Conversation Guide: Supporting A Friend
Part 2: What To Say and When To Say It

Part 2 covers what to say that actually works, and why. If you want to know more about what not to say and why the most common responses backfire, that’s covered in Part 1. Either part stands alone, but they work better together.

Most people, without realizing it, default to some version of: fix, reassure, give advice, change the subject.

The research on emotional support is remarkably consistent, and it organizes into a sequence. Receive what they're saying. Understand it. Explore it together. Support whatever they decide. That's basically the reverse of what most people do.

The purpose of support is not to fix them or make their pain go away. It’s not to cheer them up or tell them what anything means or doesn’t mean or should mean.

The purpose of support is to make the person feel less alone while they’re going through it.

Listen Before You Solve

Most people listen while quietly building a response. Try the opposite. As they talk, look for ways you could strengthen what they're saying, even hypothetically. You don't have to agree with their conclusion. You're training yourself to actually hear them instead of waiting for your turn.

And listening means actually listening, not just being present while they talk. If you've spent an hour letting someone talk and then wrap it up with something like "well, now you know what to look for" or "you're better off," that's not the same as listening. It's self-congratulatory pseudo-support. Time spent letting someone talk isn't the same as time spent making them feel heard. Once someone actually feels heard, they usually need to say a lot less.

Put your phone away. Not down. Away, out of sight. Give them your full attention. Don't interrupt, but ask questions that show you're tracking what they're saying, not waiting for a gap.

Validation: The Core Skill

Validation is a skill. Like any skill, you can get better at it with practice, and you won't always get it right. That's fine. You'll still do better than not trying at all.

Validation means communicating that someone's feeling, thought, or conclusion makes sense, even if it isn't fully accurate. It's not agreement. You can validate a feeling without validating the facts behind it. You don't have to think someone's read on a situation is correct to recognize that, given what they know and what they've been through, arriving there makes sense.

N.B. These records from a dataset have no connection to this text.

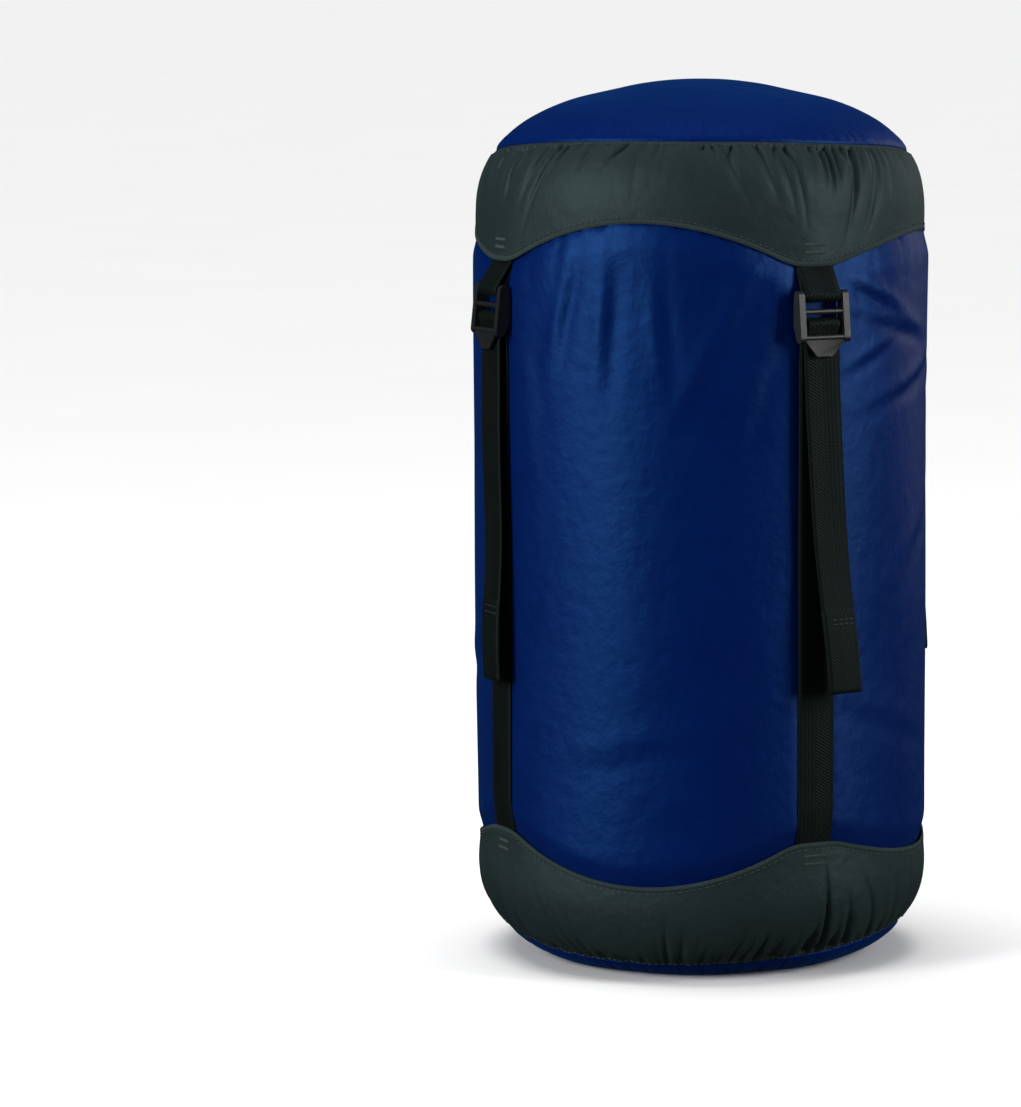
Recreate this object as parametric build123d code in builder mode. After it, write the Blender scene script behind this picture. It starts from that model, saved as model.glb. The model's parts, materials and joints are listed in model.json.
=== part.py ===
from build123d import *
import math
import os

# Compression sack: a fabric tube between a cap-shaped base and a cap-shaped lid.
# Four webbing straps rise from the base to ladder-lock buckles hung from the lid,
# and pulling the strap tails draws the lid down over the tube.
# Millimetres, +Z up, -Y is the front, origin at the middle of the underside.

# ---- driving dimensions ----
SACK_HEIGHT = 452.0        # full height, uncompressed
BODY_RADIUS = 117.5        # outer radius of the filled tube
CAP_WALL = 1.2             # padded-out thickness of the cap fabric
TUBE_WALL = 0.8            # thickness of the tube fabric
CLEARANCE = 0.3            # between soft pieces that aren't sewn together
SEAM_GAP = 0.05            # between pieces sewn face to face

# base cap
BASE_INSET = 1.2           # how far the cap's wall stays inside the tube's radius
BASE_ROUND = 40.3          # width of the rounded corner
BASE_CORNER = 48.0         # height of the rounded corner
BASE_POINT = 71.5          # height of the four hem points
BASE_FRONT_DIP = 20.8      # how far the front and rear arches sink below the points
BASE_SIDE_DIP = 12.7       # the same for the side arches

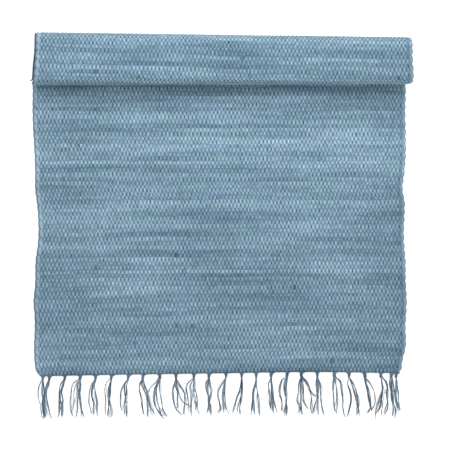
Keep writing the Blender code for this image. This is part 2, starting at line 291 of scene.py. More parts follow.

When you skip validation, or worse, invalidate someone, they don't consciously think "I don't trust this person." They just feel uncertain, insecure, unheard. They start wondering if their own thinking makes sense. That feeling is more powerful than anything they'd consciously reason through, and it's the foundation of whether they come back to you the next time something is wrong.

Validation is one of the most consistently supported findings in the research on relationships and emotional support. It predicts trust, satisfaction, and whether someone feels genuinely cared for.

A well known and well researched framework for this is the Validation Ladder, developed by Dr. Caroline Fleck. The first few steps matter most.

Mirroring

Mirroring works two ways.

Subtly match their posture or energy. Subtly. If it's obvious, it reads as mimicry and feels strange.

Mirror their words back, but reflectively, not literally. If someone says "I'm so mad," don't repeat "you're so mad." Try "this really has you upset" or "it sounds like that part really got under your skin." Reflective mirroring shows you're processing what they said, not parroting it.

Curiosity

Questions help people organize their own thoughts. They also communicate something validation alone can't: that you actually want to understand, not just comfort.

"Tell me more."
"What was the hardest part?"
"What worries you most?"
"What do you think is making this so painful?"

This is the whole foundation of help them think, not what to think. You're not extracting information. You're giving them space to hear themselves.

Contextualize and Normalize

Contextualizing means showing someone you understand how they arrived at a feeling or conclusion, given everything they know and have experienced. You're not agreeing with where they landed. You're acknowledging that, given the path, landing there makes sense.

Equalizing takes it one step further: conveying that most people, given the same circumstances, would likely feel or think something similar. The stronger the statement, the more validating it is. "Anyone would feel this way" lands harder than "some people might feel this way." Soften it if you need to, but know that softening also weakens it.

Here's the catch: if you don't actually believe what you're saying, it won't land as sincere. It'll feel patronizing, and it'll backfire. The fix isn't to fake conviction. It's to actually find the place where their reaction makes sense to you, even if their conclusion doesn't. There almost always is one.